*WHAT IS BEING ASKED:* From the entries below, reproduce exactly the line containing "for name, shape", the line containing "zip(*points))), Vector(map(max, zip(*points)))", and every line in between, with nothing added.

*DATA FOR PROCESSING:*
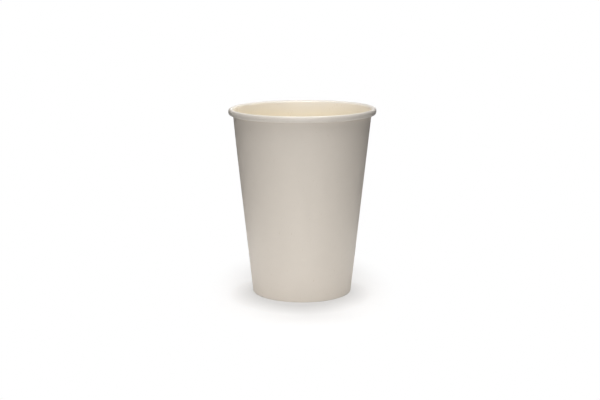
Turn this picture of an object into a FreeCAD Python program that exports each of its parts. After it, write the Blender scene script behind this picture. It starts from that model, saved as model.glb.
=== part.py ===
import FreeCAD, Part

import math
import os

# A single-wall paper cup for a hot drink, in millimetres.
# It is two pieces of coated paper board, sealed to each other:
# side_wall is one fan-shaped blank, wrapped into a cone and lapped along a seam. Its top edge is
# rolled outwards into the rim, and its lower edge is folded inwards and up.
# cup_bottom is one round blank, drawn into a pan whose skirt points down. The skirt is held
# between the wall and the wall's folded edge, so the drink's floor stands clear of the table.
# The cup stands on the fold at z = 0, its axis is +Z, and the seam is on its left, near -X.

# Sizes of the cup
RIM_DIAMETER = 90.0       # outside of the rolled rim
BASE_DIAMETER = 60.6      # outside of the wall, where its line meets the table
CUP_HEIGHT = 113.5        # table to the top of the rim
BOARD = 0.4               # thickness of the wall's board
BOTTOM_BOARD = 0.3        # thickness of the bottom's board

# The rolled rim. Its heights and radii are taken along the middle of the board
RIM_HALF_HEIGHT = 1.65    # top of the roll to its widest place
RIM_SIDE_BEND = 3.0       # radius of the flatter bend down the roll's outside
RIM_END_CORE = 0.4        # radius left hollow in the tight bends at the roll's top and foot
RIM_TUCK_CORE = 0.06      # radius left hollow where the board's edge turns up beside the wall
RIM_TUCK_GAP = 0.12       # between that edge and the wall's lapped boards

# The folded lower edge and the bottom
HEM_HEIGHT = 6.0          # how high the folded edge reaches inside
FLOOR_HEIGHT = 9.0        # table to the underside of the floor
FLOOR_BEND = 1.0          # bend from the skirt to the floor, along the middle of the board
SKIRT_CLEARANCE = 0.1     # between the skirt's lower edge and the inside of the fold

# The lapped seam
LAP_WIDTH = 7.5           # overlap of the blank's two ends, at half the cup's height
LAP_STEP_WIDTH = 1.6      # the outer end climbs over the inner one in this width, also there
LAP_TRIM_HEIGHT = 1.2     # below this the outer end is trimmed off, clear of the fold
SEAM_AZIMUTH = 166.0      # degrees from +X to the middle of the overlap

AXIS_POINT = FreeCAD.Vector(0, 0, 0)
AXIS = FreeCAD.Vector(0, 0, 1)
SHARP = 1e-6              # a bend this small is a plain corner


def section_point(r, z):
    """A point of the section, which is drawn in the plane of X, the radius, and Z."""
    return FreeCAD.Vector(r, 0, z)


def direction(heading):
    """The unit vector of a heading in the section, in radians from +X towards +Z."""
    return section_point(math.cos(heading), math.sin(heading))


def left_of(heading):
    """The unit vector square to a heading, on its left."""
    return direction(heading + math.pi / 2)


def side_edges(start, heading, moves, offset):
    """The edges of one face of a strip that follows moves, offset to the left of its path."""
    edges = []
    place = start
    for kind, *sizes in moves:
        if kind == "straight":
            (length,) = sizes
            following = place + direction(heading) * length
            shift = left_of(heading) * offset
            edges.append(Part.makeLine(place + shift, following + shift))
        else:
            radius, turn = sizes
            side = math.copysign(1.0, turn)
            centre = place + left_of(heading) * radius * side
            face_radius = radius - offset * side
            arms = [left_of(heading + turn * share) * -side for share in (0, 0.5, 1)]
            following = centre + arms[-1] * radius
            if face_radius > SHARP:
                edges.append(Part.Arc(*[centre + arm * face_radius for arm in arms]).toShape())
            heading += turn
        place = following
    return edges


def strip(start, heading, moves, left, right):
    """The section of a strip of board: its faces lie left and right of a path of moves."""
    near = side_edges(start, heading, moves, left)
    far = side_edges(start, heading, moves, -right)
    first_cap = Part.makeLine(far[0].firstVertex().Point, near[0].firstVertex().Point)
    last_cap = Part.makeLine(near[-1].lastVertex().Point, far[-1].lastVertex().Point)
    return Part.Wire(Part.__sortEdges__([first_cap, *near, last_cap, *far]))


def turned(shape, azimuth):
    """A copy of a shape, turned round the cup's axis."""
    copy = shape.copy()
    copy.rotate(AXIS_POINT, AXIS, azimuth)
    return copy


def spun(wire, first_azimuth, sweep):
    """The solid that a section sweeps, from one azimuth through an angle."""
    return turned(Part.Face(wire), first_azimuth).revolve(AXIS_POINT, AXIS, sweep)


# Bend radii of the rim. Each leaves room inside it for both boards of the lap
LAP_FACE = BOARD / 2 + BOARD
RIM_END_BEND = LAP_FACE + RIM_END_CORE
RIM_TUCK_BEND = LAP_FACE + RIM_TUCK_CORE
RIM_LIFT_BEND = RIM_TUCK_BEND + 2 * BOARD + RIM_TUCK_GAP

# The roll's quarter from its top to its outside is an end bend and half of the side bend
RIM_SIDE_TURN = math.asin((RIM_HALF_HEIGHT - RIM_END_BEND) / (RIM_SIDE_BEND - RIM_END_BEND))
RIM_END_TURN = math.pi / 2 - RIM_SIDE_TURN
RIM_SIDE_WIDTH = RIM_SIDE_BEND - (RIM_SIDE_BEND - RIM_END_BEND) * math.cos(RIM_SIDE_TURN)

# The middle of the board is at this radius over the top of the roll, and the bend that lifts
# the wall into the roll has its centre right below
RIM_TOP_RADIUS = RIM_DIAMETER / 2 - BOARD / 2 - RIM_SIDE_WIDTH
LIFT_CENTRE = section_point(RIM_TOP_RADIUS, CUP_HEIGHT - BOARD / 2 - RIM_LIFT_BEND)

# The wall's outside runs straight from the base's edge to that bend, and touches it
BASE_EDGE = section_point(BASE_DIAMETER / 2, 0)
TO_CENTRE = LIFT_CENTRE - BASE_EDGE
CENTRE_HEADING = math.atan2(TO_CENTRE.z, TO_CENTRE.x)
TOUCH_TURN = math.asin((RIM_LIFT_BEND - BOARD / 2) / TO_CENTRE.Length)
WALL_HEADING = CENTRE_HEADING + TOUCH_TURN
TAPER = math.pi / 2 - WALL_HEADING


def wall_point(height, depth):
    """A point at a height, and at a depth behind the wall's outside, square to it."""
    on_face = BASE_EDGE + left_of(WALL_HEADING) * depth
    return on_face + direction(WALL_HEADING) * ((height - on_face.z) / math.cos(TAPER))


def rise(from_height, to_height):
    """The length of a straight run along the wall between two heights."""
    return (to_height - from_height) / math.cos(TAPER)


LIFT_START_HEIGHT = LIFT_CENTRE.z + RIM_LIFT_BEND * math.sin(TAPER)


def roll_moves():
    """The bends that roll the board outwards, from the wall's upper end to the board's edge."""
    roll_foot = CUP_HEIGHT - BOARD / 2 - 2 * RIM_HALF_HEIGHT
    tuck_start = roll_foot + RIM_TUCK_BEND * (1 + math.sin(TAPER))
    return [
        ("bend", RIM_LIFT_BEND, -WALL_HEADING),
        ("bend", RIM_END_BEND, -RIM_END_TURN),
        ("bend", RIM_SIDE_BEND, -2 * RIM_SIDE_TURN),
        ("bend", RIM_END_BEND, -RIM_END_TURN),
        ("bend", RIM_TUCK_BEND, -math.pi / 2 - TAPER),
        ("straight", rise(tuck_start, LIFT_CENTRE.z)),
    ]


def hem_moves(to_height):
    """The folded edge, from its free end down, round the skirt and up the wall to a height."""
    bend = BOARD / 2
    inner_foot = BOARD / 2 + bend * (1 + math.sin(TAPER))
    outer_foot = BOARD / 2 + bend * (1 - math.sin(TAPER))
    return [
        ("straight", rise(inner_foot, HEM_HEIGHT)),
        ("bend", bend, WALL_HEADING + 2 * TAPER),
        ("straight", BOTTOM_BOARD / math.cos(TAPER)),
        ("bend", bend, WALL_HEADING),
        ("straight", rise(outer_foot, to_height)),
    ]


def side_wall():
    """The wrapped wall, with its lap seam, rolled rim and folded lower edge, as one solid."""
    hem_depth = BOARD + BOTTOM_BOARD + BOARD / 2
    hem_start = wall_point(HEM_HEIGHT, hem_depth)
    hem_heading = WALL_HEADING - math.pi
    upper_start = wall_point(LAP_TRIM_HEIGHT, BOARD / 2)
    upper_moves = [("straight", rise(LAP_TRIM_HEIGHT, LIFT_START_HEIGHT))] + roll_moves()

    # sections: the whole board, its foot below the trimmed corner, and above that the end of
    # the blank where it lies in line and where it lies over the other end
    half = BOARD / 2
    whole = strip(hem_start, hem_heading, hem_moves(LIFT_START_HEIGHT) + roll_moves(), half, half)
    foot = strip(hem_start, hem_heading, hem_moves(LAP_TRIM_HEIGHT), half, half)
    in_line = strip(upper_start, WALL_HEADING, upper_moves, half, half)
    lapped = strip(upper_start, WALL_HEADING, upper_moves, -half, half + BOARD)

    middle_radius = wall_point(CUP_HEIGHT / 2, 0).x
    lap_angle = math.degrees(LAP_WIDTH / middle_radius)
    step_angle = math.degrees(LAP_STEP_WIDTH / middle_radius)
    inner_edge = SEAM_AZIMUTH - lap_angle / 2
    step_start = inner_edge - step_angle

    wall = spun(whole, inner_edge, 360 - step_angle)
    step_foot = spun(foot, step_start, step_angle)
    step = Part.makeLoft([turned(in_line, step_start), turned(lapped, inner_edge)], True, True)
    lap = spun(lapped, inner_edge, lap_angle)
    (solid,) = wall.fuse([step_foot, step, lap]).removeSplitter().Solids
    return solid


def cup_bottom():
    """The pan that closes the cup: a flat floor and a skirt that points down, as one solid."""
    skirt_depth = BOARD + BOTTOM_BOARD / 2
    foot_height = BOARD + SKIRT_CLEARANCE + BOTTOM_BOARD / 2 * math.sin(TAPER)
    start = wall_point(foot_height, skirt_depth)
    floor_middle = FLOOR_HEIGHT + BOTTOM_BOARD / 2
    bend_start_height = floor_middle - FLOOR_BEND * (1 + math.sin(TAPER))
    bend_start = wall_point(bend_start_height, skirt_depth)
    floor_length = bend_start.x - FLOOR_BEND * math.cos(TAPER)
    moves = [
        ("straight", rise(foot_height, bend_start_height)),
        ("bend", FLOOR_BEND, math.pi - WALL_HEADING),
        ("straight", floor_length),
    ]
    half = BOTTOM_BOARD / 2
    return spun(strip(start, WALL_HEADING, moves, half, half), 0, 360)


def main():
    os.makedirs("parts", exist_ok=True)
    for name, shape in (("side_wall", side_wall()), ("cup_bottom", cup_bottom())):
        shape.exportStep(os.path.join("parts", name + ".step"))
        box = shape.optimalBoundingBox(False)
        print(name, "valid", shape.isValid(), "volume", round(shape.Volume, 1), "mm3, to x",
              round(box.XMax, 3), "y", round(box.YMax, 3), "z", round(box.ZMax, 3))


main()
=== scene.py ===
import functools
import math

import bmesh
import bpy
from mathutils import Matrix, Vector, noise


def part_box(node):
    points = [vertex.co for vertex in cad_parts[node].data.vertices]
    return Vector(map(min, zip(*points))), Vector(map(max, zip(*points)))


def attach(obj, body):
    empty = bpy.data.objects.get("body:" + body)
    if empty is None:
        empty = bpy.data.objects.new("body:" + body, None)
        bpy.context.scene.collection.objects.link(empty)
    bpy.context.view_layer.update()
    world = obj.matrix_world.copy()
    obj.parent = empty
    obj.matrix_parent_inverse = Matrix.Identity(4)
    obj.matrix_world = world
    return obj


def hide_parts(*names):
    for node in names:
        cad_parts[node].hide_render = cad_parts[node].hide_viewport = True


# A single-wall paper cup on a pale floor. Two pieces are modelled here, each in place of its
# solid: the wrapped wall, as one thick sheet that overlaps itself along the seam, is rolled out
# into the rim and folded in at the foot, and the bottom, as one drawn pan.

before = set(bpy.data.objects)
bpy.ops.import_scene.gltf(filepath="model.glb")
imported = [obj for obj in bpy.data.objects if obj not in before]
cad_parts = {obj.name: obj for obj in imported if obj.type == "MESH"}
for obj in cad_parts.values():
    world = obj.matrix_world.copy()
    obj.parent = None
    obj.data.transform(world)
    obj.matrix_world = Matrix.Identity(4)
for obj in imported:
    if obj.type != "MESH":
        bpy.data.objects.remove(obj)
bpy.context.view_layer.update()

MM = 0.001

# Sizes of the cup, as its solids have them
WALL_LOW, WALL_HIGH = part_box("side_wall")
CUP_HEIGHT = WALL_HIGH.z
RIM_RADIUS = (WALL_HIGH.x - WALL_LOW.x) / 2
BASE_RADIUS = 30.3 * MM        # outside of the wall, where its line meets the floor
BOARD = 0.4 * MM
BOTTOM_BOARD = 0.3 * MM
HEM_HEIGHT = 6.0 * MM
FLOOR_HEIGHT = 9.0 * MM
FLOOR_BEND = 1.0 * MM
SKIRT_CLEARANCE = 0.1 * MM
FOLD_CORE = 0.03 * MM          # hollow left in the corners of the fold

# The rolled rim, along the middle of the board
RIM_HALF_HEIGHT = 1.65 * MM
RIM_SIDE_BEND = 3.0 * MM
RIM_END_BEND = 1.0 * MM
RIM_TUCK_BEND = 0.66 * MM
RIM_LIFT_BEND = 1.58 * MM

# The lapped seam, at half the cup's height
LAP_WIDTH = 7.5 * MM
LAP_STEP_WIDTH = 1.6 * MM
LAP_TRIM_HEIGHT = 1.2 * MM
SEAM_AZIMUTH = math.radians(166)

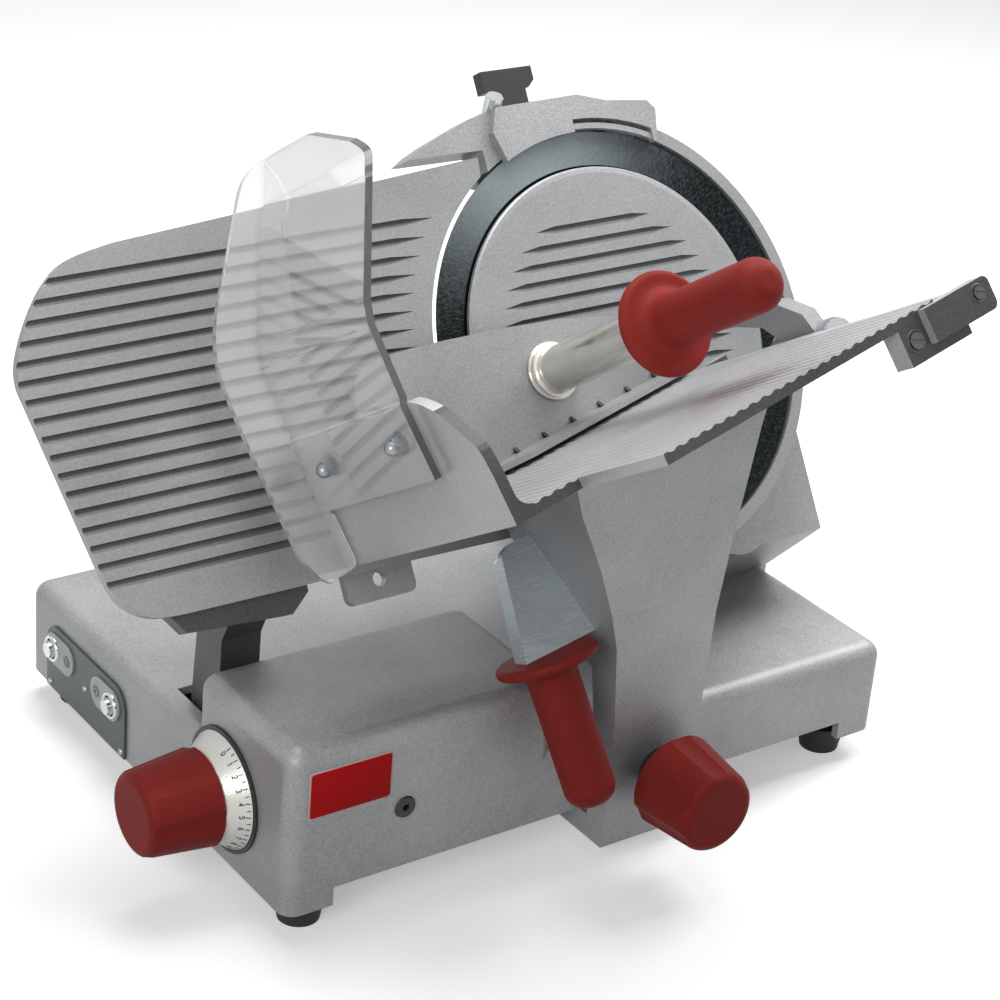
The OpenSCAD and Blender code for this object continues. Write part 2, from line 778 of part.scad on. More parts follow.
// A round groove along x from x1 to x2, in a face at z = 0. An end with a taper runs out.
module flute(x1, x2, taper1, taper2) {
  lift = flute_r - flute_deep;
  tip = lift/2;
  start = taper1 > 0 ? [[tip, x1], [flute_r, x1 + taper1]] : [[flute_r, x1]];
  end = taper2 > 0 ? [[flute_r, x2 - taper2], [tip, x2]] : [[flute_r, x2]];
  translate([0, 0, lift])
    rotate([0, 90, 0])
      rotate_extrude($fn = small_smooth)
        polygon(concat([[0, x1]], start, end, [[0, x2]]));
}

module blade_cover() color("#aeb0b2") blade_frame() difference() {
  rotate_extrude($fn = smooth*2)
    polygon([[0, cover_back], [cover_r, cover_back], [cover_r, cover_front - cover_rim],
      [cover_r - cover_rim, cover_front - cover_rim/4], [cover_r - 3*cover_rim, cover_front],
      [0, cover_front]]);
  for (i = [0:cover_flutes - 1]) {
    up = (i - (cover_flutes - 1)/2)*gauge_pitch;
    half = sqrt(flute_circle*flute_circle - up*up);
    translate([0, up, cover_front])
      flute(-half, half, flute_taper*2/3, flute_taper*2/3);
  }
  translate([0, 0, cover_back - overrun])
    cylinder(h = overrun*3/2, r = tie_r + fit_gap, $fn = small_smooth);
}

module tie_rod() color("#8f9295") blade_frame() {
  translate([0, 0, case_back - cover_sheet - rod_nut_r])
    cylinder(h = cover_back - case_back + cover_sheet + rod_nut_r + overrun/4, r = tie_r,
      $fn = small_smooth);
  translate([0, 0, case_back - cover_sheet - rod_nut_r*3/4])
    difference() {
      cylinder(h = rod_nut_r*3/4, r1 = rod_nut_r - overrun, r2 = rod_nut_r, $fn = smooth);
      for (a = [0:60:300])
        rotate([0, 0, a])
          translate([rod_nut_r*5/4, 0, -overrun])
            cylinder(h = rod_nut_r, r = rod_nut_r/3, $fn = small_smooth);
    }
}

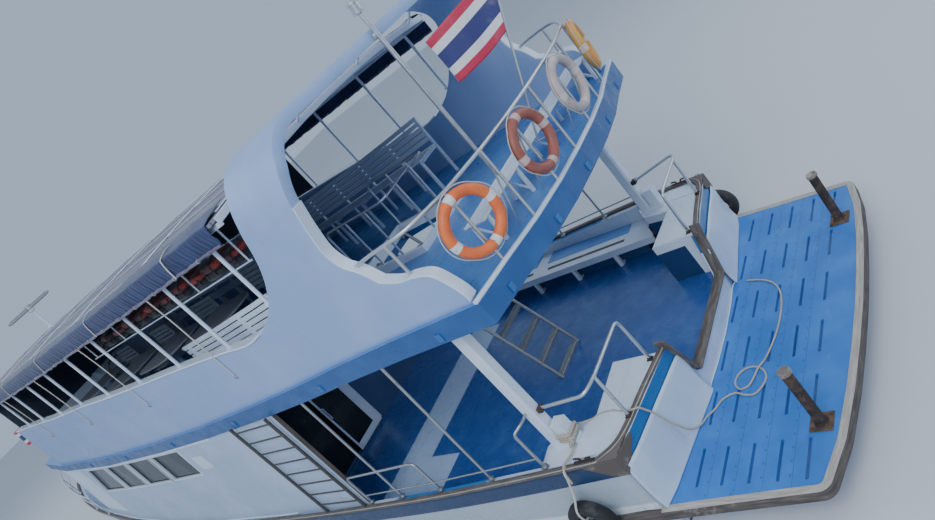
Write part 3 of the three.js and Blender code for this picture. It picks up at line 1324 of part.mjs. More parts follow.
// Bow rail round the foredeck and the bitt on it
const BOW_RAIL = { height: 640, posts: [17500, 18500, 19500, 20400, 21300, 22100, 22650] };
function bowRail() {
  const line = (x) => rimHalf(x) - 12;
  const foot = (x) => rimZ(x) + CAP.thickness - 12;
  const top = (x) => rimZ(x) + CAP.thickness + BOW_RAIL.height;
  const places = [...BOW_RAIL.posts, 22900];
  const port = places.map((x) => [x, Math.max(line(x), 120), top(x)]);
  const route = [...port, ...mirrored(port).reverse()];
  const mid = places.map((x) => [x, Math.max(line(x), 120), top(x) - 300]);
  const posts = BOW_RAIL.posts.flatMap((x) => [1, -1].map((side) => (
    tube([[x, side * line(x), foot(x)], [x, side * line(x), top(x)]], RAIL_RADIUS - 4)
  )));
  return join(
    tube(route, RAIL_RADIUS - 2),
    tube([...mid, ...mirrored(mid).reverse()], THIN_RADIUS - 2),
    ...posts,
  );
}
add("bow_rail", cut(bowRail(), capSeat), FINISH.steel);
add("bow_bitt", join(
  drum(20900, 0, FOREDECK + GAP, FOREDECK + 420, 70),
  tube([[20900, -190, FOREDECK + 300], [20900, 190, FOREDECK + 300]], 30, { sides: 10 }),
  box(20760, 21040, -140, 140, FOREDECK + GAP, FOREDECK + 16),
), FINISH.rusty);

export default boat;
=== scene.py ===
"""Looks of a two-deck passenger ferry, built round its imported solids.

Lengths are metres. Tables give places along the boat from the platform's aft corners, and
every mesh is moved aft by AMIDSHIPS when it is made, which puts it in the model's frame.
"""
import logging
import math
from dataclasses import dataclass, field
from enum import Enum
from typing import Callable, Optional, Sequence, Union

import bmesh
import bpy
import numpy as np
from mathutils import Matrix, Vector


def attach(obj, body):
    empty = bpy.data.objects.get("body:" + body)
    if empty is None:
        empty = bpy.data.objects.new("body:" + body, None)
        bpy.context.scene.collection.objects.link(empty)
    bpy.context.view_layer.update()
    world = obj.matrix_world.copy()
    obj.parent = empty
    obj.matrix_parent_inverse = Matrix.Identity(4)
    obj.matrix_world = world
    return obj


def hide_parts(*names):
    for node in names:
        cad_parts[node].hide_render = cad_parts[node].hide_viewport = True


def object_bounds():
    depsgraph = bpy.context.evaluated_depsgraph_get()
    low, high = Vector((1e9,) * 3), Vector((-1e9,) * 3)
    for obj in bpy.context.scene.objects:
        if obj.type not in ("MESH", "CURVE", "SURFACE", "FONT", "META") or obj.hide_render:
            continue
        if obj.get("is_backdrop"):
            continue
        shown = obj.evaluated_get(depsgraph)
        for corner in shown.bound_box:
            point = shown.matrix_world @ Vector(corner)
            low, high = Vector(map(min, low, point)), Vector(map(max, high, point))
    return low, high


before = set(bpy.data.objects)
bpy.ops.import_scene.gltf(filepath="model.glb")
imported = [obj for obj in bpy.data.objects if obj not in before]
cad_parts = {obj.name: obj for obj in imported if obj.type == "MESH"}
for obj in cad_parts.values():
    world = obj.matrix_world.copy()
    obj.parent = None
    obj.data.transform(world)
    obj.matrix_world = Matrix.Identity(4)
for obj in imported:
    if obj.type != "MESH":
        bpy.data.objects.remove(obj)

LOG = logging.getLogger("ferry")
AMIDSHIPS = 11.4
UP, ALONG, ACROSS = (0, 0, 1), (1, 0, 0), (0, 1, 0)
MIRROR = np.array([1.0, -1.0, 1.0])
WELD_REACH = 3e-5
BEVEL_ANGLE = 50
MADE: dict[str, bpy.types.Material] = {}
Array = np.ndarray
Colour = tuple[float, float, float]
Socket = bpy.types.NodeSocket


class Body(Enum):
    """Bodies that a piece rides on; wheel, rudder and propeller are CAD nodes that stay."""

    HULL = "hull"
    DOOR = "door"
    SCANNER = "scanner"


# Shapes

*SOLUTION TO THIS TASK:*
    for name, shape in (("side_wall", side_wall()), ("cup_bottom", cup_bottom())):
        shape.exportStep(os.path.join("parts", name + ".step"))
        box = shape.optimalBoundingBox(False)
        print(name, "valid", shape.isValid(), "volume", round(shape.Volume, 1), "mm3, to x",
              round(box.XMax, 3), "y", round(box.YMax, 3), "z", round(box.ZMax, 3))


main()
=== scene.py ===
import functools
import math

import bmesh
import bpy
from mathutils import Matrix, Vector, noise


def part_box(node):
    points = [vertex.co for vertex in cad_parts[node].data.vertices]
    return Vector(map(min, zip(*points))), Vector(map(max, zip(*points)))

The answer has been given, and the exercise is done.